Chris was out of town last week (3 out of 4 weeks this month). When he is out of town I go into ‘survival mode’, which I have decided I really don’t like because by the end of the week my patience has grown thin, I’m crabby, and life seems harder. So, the day Chris left, I made the decision that I was not going to let myself go into ‘survival mode’ but I was going to be happy. WHOA! My week flew by, rather than dragging on for an eternity. We weren’t any busier than normal, but having that thought in my mind and praying to help me be happy made our days go so much better. I would sit there playing with Cami and it would hit me that ‘I was happy.’ Our week went so much better than other weeks. Because of my changed attitude, the kids were happier, which made all the difference in the world.

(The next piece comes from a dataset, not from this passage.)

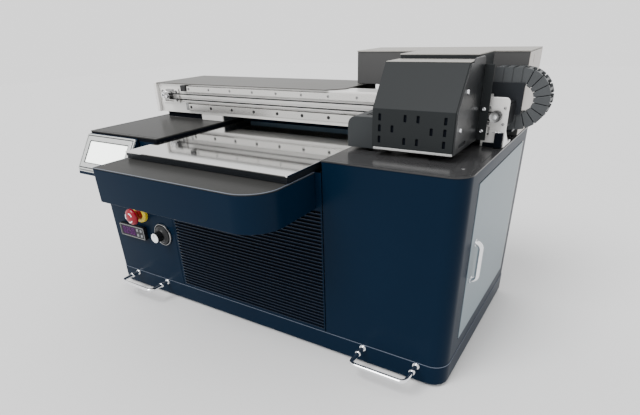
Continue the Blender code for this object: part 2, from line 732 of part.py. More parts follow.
def build_beam():
    """The fixed gantry: two pillars, the beam, its rails, the belt drive and the covers."""
    stand = (COLUMN_TOP + GAP, BEAM_BOTTOM - GAP)
    make("pillar_left", WHITE, block(LEFT_PILLAR_X, PILLAR_Y, stand))
    riser = block(
        (RIGHT_PILLAR_X[0] + 0.001, RIGHT_PILLAR_X[1] - 0.001),
        (CHAIN_FRONT, PILLAR_Y[1] - 0.0005),
        (COLUMN_TOP + 0.002, TRAY_Z[1] - 0.001),
    )
    tray = block(TRAY_X, (CHAIN_FRONT - 0.001, PILLAR_Y[1]), TRAY_Z)
    make("pillar_right", WHITE, block(RIGHT_PILLAR_X, PILLAR_Y, stand), add=[riser, tray])
    bore = block(
        (0.0, WIDTH),
        (BEAM_FACE + BEAM_WALL, BEAM_BACK - BEAM_WALL),
        (BEAM_BOTTOM + BEAM_WALL, BEAM_TOP - BEAM_WALL),
    )
    beam = block((BEAM_LEFT, BEAM_RIGHT), (BEAM_FACE, BEAM_BACK), (BEAM_BOTTOM, BEAM_TOP))
    make("beam", WHITE, beam, cut=[bore])
    fold = (COVER_Y[1] - 0.0015, COVER_Y[1])
    make(
        "beam_cover",
        COVER,
        block(COVER_X, COVER_Y, (BEAM_TOP + GAP, COVER_TOP)),
        add=[block(COVER_X, fold, (COLUMN_TOP + GAP, COVER_TOP))],
    )
    idler_plate = block(
        (END_PLATE_LEFT + SHEET, 0.080), (0.1862, BEAM_FACE - GAP), (BELT_Z - 0.016, BELT_Z + 0.016)
    )
    make(
        "end_plate_left",
        WHITE,
        block((END_PLATE_LEFT, BEAM_LEFT - GAP), (RAIL_FACE, 0.334), (BEAM_BOTTOM, COVER_TOP)),
        add=[idler_plate],
    )
    bracket_x = (BEAM_RIGHT + GAP, BRACKET_RIGHT)
    face = rectangle(bracket_x, (COLUMN_TOP + GAP, COVER_TOP), (0.0, 0.0, 0.006, 0.0), 4)
    foot = block(bracket_x, (BEAM_FACE - 0.001, BEAM_BACK), (COLUMN_TOP + GAP, COLUMN_TOP + 0.0045))
    make(
        "end_bracket_right",
        WHITE,
        prism(face, "y", BEAM_FACE - BEAM_WALL, BEAM_FACE),
        add=[foot],
        cut=[disc("y", MOTOR_X, BELT_Z, 0.0036, BEAM_FACE - 0.01, BEAM_FACE + 0.01, 16)],
    )
    for name, z, half in (("rail_upper", UPPER_RAIL_Z, 0.0060), ("rail_lower", LOWER_RAIL_Z, 0.0075)):
        rail = block((RAIL_LEFT, RAIL_RIGHT), (RAIL_FACE, BEAM_FACE - GAP), (z - half, z + half))
        make(name, STEEL, rail)
    inner = BELT_RADIUS - BELT_THICKNESS
    make(
        "x_belt",
        RUBBER,
        prism(stadium(IDLER_X, MOTOR_X, BELT_Z, BELT_RADIUS), "y", *BELT_Y),
        cut=[prism(stadium(IDLER_X, MOTOR_X, BELT_Z, inner), "y", BELT_Y[0] - 0.005, BELT_Y[1] + 0.005)],
    )
    build_pulleys(inner - GAP)
    half = 0.0175
    width = (MOTOR_X - half, BRACKET_RIGHT - 0.0005)
    case = rectangle(width, (BELT_Z - half, BELT_Z + half), (FOLD_RADIUS,) * 4, 2)
    make("x_motor", BLACK, prism(case, "y", BEAM_FACE + 2 * GAP, BEAM_BACK - 0.0010))
    build_rear_box()


def build_pulleys(core):
    """The belt's two flanged pulleys. The motor's has a shaft through the end bracket."""
    front = BELT_Y[0] - GAP
    back = BELT_Y[1] + GAP
    head = [(0.0, front - 0.0014), (FLANGE_RADIUS, front - 0.0014), (FLANGE_RADIUS, front), (core, front)]
    tail = [(core, back), (FLANGE_RADIUS, back), (FLANGE_RADIUS, back + 0.0017)]
    ends = {
        "idler_pulley": (IDLER_X, [(0.0, back + 0.0017)]),
        "motor_pulley": (MOTOR_X, [(0.0025, back + 0.0017), (0.0025, 0.1902), (0.0, 0.1902)]),
    }
    for name, (x, end) in ends.items():
        at = (x, 0.180, BELT_Z)
        frame = joint_frame(f"{name}_frame", at)
        make(name, STEEL, turned(head + tail + end, (x, BELT_Z)), origin=at, parent=frame)


def build_rear_box():
    """The tall box behind the beam: an upper part over the cover's end and a part on the column."""
    sheet = REAR_BOX_SHEET
    right = BRACKET_RIGHT
    upper_z = (BEAM_TOP + 0.0024, REAR_BOX_TOP)
    lower_left = BAY_RIGHT + 0.0014
    inside_y = (REAR_BOX_Y[0] + sheet, REAR_BOX_Y[1] - sheet)
    make(
        "rear_box",
        GREY,
        block((REAR_BOX_LEFT, right), REAR_BOX_Y, upper_z),
        add=[block((lower_left, right), REAR_BOX_Y, (COLUMN_TOP + GAP, 0.450))],
        cut=[
            block((REAR_BOX_LEFT + sheet, right - sheet), inside_y, (upper_z[0] + 0.002, upper_z[1] - sheet)),
            block((lower_left + sheet, right - sheet), inside_y, (COLUMN_TOP - 0.001, 0.450)),
        ],
    )


def build_carriage():
    """Everything that rides the beam on the two bearing blocks."""
    at = CARRIAGE_AT
    frame = joint_frame("carriage_frame", at)
    for name, z, half, rail in (
        ("block_upper", UPPER_RAIL_Z, 0.0085, 0.0063),
        ("block_lower", LOWER_RAIL_Z, 0.0105, 0.0078),
    ):
        past_ends = (BLOCK_X[0] - 0.005, BLOCK_X[1] + 0.01)
        channel = block(past_ends, (RAIL_FACE - GAP, 0.20), (z - rail, z + rail))
        body = block(BLOCK_X, (0.1720, 0.1880), (z - half, z + half))
        make(name, STEEL, body, cut=[channel], origin=at, parent=frame)
    plate = block((0.634, 0.752), PLATE_Y, (0.3755, 0.4440))
    make("carriage_plate", ALUMINIUM, plate, origin=at, parent=frame)
    build_carriage_cover(at, frame)
    make(
        "head_plate",
        ALUMINIUM,
        block((0.632, CARRIAGE_RIGHT), (0.0610, 0.1665), (0.3722, 0.3760)),
        cut=[block(HEAD_X, HEAD_Y, (0.36, 0.39))],
        origin=at,
        parent=frame,
    )
    gap = 2 * GAP
    rim = 0.006
    make(
        "printhead",
        BLACK,
        block((HEAD_X[0] + gap, HEAD_X[1] - gap), (HEAD_Y[0] + gap, HEAD_Y[1] - gap), HEAD_Z),
        add=[block((HEAD_X[0] - rim, HEAD_X[1] + rim), (HEAD_Y[0] - rim, HEAD_Y[1] + rim), (0.3763, 0.3820))],
        origin=at,
        parent=frame,
    )
    ink_box = block((0.632, 0.7540), INK_BOX_Y, INK_BOX_Z)
    make("ink_box", CHARCOAL, ink_box, origin=at, parent=frame)
    lamp = rectangle((LAMP_LEFT, CARRIAGE_LEFT - 0.0010), LAMP_Z, (0.0, 0.0, 0.0, LAMP_RADIUS))
    make("uv_lamp", CHARCOAL, prism(lamp, "y", *LAMP_Y), origin=at, parent=frame)


def build_carriage_cover(at, frame):
    """The folded hood over the print head, and the flanged panel on its right side."""
    outline = [
        (CARRIAGE_FRONT, CARRIAGE_FOOT),
        (CARRIAGE_FRONT, CARRIAGE_BEND_Z),
        (CARRIAGE_SLOPE_Y, CARRIAGE_TOP),
        (CARRIAGE_BACK, CARRIAGE_TOP),
        (CARRIAGE_BACK, CARRIAGE_FOOT),
    ]
    wall = CARRIAGE_SHEET
    hollow = [
        (CARRIAGE_FRONT + wall, CARRIAGE_FOOT - 0.01),
        (CARRIAGE_FRONT + wall, CARRIAGE_BEND_Z - 2 * GAP),
        (CARRIAGE_SLOPE_Y + 0.0010, CARRIAGE_TOP - wall),
        (CARRIAGE_BACK + 0.01, CARRIAGE_TOP - wall),
        (CARRIAGE_BACK + 0.01, CARRIAGE_FOOT - 0.01),
    ]
    make(
        "carriage_cover",
        CHARCOAL,
        prism(outline, "x", CARRIAGE_LEFT, CARRIAGE_RIGHT),
        cut=[prism(hollow, "x", CARRIAGE_LEFT + wall, CARRIAGE_RIGHT + 0.01)],
        origin=at,
        parent=frame,
    )
    front, back = SIDE_PANEL_Y
    low, high = SIDE_PANEL_Z
    lean = [(front, low), (front, CARRIAGE_BEND_Z), (CARRIAGE_SLOPE_Y, CARRIAGE_TOP - 0.002)]
    crown = 0.022
    fall = 0.026
    top = [(0.125 + crown * cos(t), high - crown + crown * sin(t)) for t in arc(2.3, pi / 2, 4)]
    rear = [(back - fall + fall * cos(t), high - fall + fall * sin(t)) for t in arc(pi / 2, 0.0, 6)]
    panel = lean + top + rear + [(back, low)]
    flange_x = (CARRIAGE_RIGHT + 0.0010, 0.7720)
    make(
        "carriage_side_panel",
        CHARCOAL,
        prism(panel, "x", CARRIAGE_RIGHT + 0.0008, CARRIAGE_RIGHT + 0.0030),
        add=[block(flange_x, (back - 0.0020, back - 0.0002), (low + 0.0005, 0.4700))],
        origin=at,
        parent=frame,
    )


def build_chain():
    """The chain's upper run, its bend and its lower run. Each run is a closed channel of links."""
    top = (CHAIN_BEND_Z + CHAIN_INNER, CHAIN_BEND_Z + CHAIN_OUTER)
    bottom = (CHAIN_BEND_Z - CHAIN_OUTER, CHAIN_BEND_Z - CHAIN_INNER)
    depth = (CHAIN_FRONT, CHAIN_BACK)
    upper = block((CHAIN_START, CHAIN_BEND_X - GAP), depth, top)
    make("chain_upper", CHAIN, upper, origin=CARRIAGE_AT)
    centre = (CHAIN_BEND_X, (CHAIN_FRONT + CHAIN_BACK) / 2, CHAIN_BEND_Z)
    frame = joint_frame("chain_frame", centre)
    outer = bend_points(CHAIN_OUTER, -pi / 2, pi / 2)
    inner = bend_points(CHAIN_INNER, pi / 2, -pi / 2)
    make("chain_bend", CHAIN, prism(outer + inner, "y", *depth), origin=centre, parent=frame)
    make("chain_lower", CHAIN, block((CHAIN_FIXED_END, CHAIN_BEND_X - GAP), depth, bottom))


def bend_points(radius, start, end):
    return [(CHAIN_BEND_X + radius * cos(t), CHAIN_BEND_Z + radius * sin(t)) for t in arc(start, end, 14)]


clear_scene()
build_cabinet()
build_handles()
build_door()
build_housing()
build_controls()
build_console()
build_table()
build_beam()
build_carriage()
build_chain()
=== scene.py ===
from math import cos, floor, pi, radians, sin

import bmesh
import bpy
from mathutils import Euler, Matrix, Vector


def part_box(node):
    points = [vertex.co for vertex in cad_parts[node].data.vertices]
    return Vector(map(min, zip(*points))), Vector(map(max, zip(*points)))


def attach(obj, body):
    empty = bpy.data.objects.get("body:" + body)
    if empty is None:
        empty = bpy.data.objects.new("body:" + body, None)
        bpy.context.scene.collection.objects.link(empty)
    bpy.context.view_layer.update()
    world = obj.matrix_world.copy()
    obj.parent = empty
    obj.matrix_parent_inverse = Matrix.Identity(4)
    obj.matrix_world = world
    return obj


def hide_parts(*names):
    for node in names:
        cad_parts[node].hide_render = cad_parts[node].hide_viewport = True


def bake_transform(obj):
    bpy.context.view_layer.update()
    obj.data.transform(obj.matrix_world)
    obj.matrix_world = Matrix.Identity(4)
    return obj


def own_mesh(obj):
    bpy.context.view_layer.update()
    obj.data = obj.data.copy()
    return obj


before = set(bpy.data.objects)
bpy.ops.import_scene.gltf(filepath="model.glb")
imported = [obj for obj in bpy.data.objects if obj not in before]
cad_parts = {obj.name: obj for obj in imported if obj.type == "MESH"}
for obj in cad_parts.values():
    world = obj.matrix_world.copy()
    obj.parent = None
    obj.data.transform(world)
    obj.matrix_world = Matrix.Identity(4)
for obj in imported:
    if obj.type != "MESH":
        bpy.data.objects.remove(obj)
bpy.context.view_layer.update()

AXES = {"x": (1, 2, 0), "y": (0, 2, 1), "z": (0, 1, 2)}
SCENE = bpy.context.scene

# Edges and joints between sheets
SHARP_RADIUS = 0.004
CORNER_RADIUS = 0.028
HOUSING_RADIUS = 0.055
SHEET = 0.002
EDGE = 0.0008
SEAM_STEP = 0.0009
PLATE = 0.0022
# Height of the band of painted shade under the left deck's lid
DECK_SHADE_BAND = 0.0065
CLEAR = 0.0004

# How far a cutter passes what it cuts, and how much edges are broken
OVER = 0.01
HAIR = 0.0003
CRISP = 0.0004
FINE = 0.0005
SOFT = 0.0006
ROUND = 0.0010


class Box:
    """A CAD node's extent at rest."""

    def __init__(self, node):
        low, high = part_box(node)
        self.x0, self.y0, self.z0 = low
        self.x1, self.y1, self.z1 = high

    def x(self, low=0.0, high=None):
        """The span along X, drawn in by low and high at its two ends. One number is for both."""
        return (self.x0 + low, self.x1 - (low if high is None else high))

    def y(self, low=0.0, high=None):
        return (self.y0 + low, self.y1 - (low if high is None else high))

    def z(self, low=0.0, high=None):
        return (self.z0 + low, self.z1 - (low if high is None else high))

    def slab(self, x=None, y=None, z=None):
        """A slab over this extent, with another span along the axes that are given one."""
        return slab(x or self.x(), y or self.y(), z or self.z())

    def middle(self):
        return Vector(((self.x0 + self.x1) / 2, (self.y0 + self.y1) / 2, (self.z0 + self.z1) / 2))


# ---------------------------------------------------------------- shapes


def arc(centre, radius, start, end, steps):
    """Points along an arc, in degrees."""
    angles = [radians(start + (end - start) * k / steps) for k in range(steps + 1)]
    return [(centre[0] + radius * cos(t), centre[1] + radius * sin(t)) for t in angles]


def rounded(a, b, radii=(0.0, 0.0, 0.0, 0.0), steps=10):
    """A rectangle's outline from the low corner anticlockwise, each corner with its own radius."""
    corners = ((a[0], b[0]), (a[1], b[0]), (a[1], b[1]), (a[0], b[1]))
    inwards = ((1, 1), (-1, 1), (-1, -1), (1, -1))
    points = []
    for i, (corner, way, radius) in enumerate(zip(corners, inwards, radii)):
        if radius <= 0.0:
            points.append(corner)
            continue
        centre = (corner[0] + way[0] * radius, corner[1] + way[1] * radius)
        points += arc(centre, radius, 180 + 90 * i, 270 + 90 * i, steps)
    return points


def prism(outline, axis, low, high):
    """Runs a closed outline from low to high along an axis. The outline is in the other two axes."""
    first, second, along = AXES[axis]
    bm = bmesh.new()
    rings = []
    for level in (low, high):
        ring = []
        for a, b in outline:
            point = [0.0, 0.0, 0.0]
            point[first], point[second], point[along] = a, b, level
            ring.append(bm.verts.new(point))
        rings.append(ring)
    bm.faces.new(rings[0])
    bm.faces.new(reversed(rings[1]))
    count = len(outline)
    for i in range(count):
        j = (i + 1) % count
        bm.faces.new((rings[0][i], rings[1][i], rings[1][j], rings[0][j]))
    bmesh.ops.recalc_face_normals(bm, faces=bm.faces)
    return bm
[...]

When Chris got home I was so proud of myself for the difference that one decision had made. Then Sunday night Chris sat me down and wondered why everything I told him since he got home was negative. I hadn’t realized it was – I guess all those things through the week just built up and I had to release them somehow. Next goal – be positive when Chris comes home too 🙂
I’m so proud of you!! “Survival Mode” is so hard to overcome, you are a strong person to do so!!!!!!! I definately learned something from your decision………
I know what you mean about “survival mode”, but I’m glad your decision to be happy worked out so well. Isn’t that funny about the negative things? I guess I do the same thing. I never really thought about it before. Something for me to work too!